Der Chor hat musikalische Ambitionen, geleitet von Thomas Bachmann und dem Dirigenten. «Bei uns müssen sich die Sänger auf die Proben vorbereiten.» Grund unter anderem dafür ist, dass sie einmal pro Monat proben im Vergleich zu anderen Klubs, die sich wöchentlich treffen. Männertreu unterscheidet sich dadurch, macht sich aber auch attraktiv. Die Mitglieder sind über die Schweiz verstreut, von Graubünden bis Wallis. Das ist ein Argument, von dem viele begeistert waren. Die wöchentlichen Verpflichtungen können schnell mal unvereinbar sein mit Beruf und Familie oder Partnern.
Ihr grosses Ziel ist das Eidgenössische Jodlerfest in Basel.
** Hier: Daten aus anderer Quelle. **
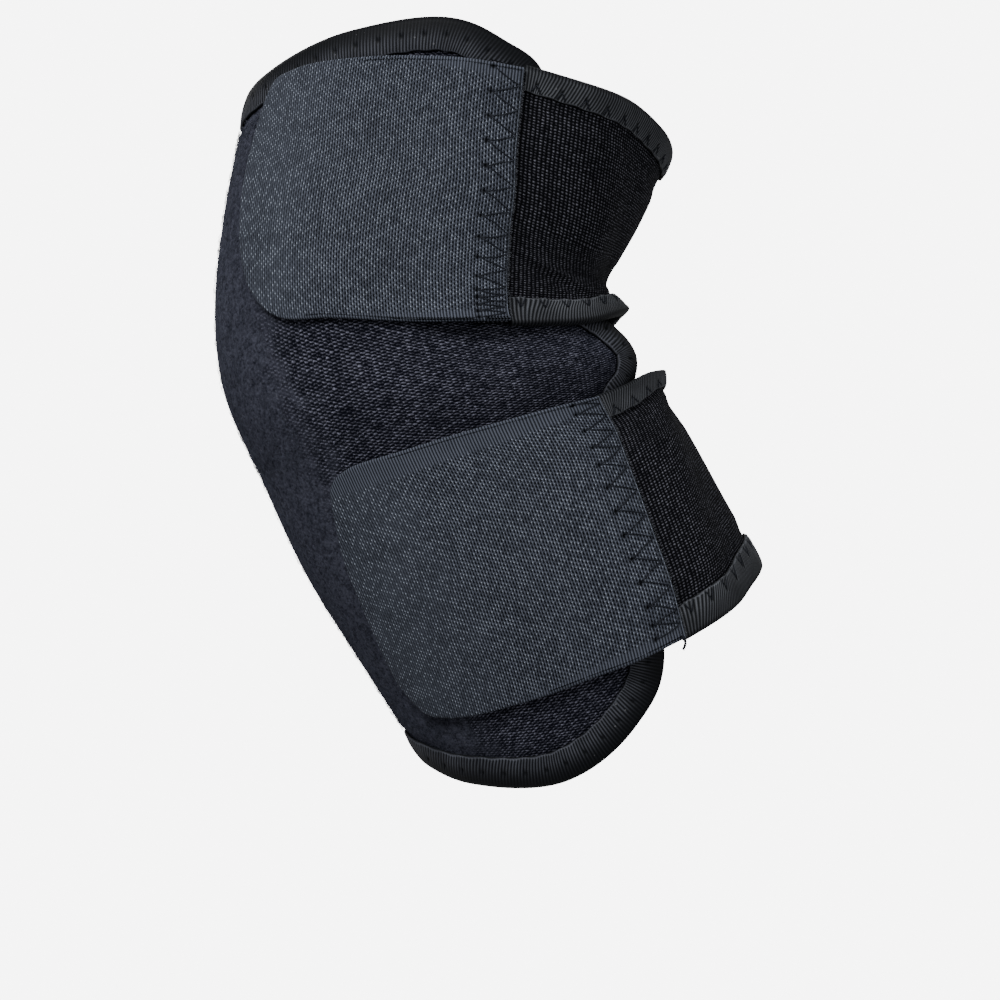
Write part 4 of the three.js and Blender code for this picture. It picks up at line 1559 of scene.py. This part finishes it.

Der Auftritt am Bernisch-kantonalen Jodlerfest in der Lenk am 21. Juni dient unter anderem als Qualifikation für den Wettbewerb.
Mit Männertreu Suisse ist etwas gelungen, was über den Chor hinausstrahlt. Ein Stück Schweizer Volkskultur wird geöffnet und weitergedacht. Der Klub schafft es, ohne Tradition zu sprengen, dass Menschen sich darin wiederfinden.